El comunismo no es una idea moderna o avanzada, como lo quieren vender sus líderes, sino, en muchos aspectos, un retroceso a situaciones que vivió la humanidad y que transformó precisamente para evolucionar.
Los militantes de estas causas izquierdistas no son ningunos visionarios. En verdad, añoran viejos tiempos que, en su imaginación, resultaban mejores que los de ahora. Por ejemplo, la idea de la agricultura a pequeña escala con comunidades que comparten los medios de producción, conviviendo en una solidaridad entre familias extendidas —que en realidad vivían de formas muy primitivas— representa un sueño para los comunistas.
Otro consiste en la desaparición del dinero. Echan de menos los tiempos del trueque. Lenin dijo: “Si quieren acabar con el capitalismo, hay que acabar con el dinero”.
Los jóvenes comunistas de hoy no son futuristas emocionados por crear, sino que fabulan con volver a épocas en las que la cadena productiva se reducía a la mínima expresión, y casi todo lo que se generaba se destinaba al consumo inmediato.
El comunismo no se trata de una idea progresista. Ni tampoco nada elaborada, sino que, más bien, recurre a lo básico, a las experiencias que se tienen, sin entender en absoluto cómo se rige el mundo. Su estrategia pasa por apelar a los sentimientos, a lo que surge de la intuición, en vez de a la razón.
Todos nacemos y crecemos en ambientes familiares que se desenvuelven en una especie de régimen comunista. En la casa, una autoridad —nuestros padres— decide qué se hace, cuánta comida se compra, en qué se gasta el dinero, etc. Y funciona. En la familia no se alquila el televisor, ni la cocina, ni hay que pagar por la cama y el techo. Los padres se encargan de proveer, y los hogares se desenvuelven muy bien.
Muchos creen que eso que surte efecto a pequeña escala también puede hacerlo en una grande. Que debe haber una autoridad que, a ejemplo de los progenitores, decida en una sociedad todos los aspectos importantes de la vida de los individuos.

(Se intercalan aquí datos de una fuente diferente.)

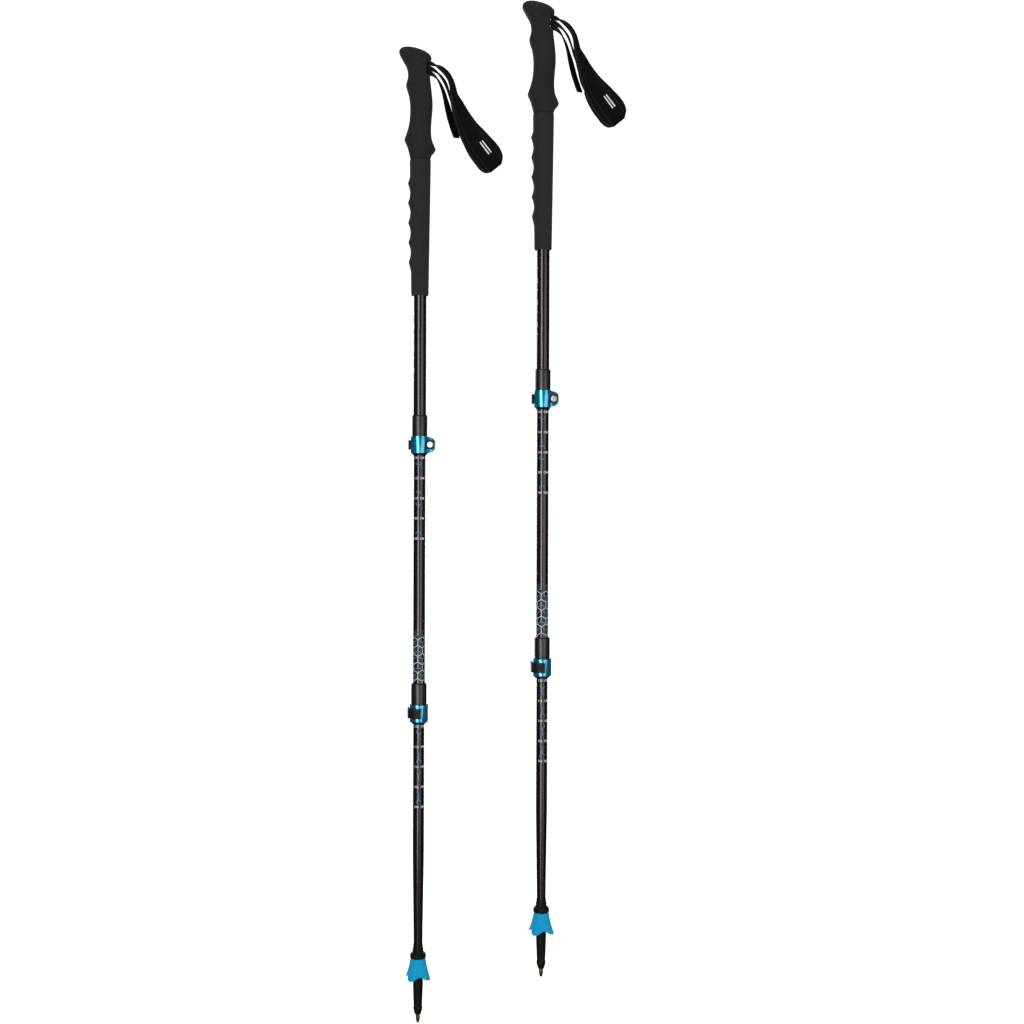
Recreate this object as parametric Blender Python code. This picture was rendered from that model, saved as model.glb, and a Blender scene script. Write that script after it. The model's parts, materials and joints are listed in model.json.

Y que, igual que ocurre en las familias, todos los bienes se han de repartir sin esperar nada a cambio.
El comunismo se trata de una idea muy primitiva, en la que el mundo puede equipararse a las familias
En ese sentido, puede entenderse el comunismo como una idea muy primitiva, intuitiva, de gente que cree que el mundo puede equipararse a las familias. Además, se trata de una involución, un añorar lo pasado, volver a la agricultura rudimentaria, al trueque, a simplemente subsistir.
La gente se mueve por ideas, no solo por cuestiones materiales. A la gente le gusta pensar en mundos utópicos. Y estas ideas básicas en las que se encuentra algún punto de comparación se utilizan para prometer fantasías, donde todos tienen una propiedad y la comida está siempre al alcance, donde hay un padre —el Estado— que vela por los hijos y les da según sus necesidades.
Los comunistas toman partes de experiencias que el común de los mortales conoce para crear la quimera de un paraíso en el que todo mejorará. Pero lo cierto es que ahí donde se aplican sus ideas, siempre llega la desgracia. Cuanto más comunista se muestre un país, más pobreza habrá. No es casualidad que todas las naciones que adoptan esas políticas terminen sufriendo de escasez, inflación y miseria. Se trata de la ley económica.
Los comunistas, a pesar de haber causado la muerte de más de 100 millones de personas, siguen moviendo masas. Y eso ocurre porque las pasiones y los sentimientos movilizan, porque las utopías animan a la gente, porque el miedo a la incertidumbre resulta difícil de sobrellevar, y ellos prometen calma y seguridad.
Nuestra lucha, que no se dirige precisamente contra los comunistas, sino más bien hacia nuestra libertad, nuestra vida, y el derecho a disfrutar de lo que conseguimos con nuestro trabajo, pasa por entender que a los ciudadanos los empujan las emociones, que vibran con pasiones y que, por lo tanto, nuestra estrategia discursiva debe recoger también eso. Hay que hablar con la verdad y basándonos en los hechos, pero también apelando a los sentimientos.
Hay que destruir cada uno de los falsos cuentos de hadas con los que han conquistado a tantos, pero nosotros también tenemos que emocionar y hacer creer a los demás en la esperanza de un mundo mejor.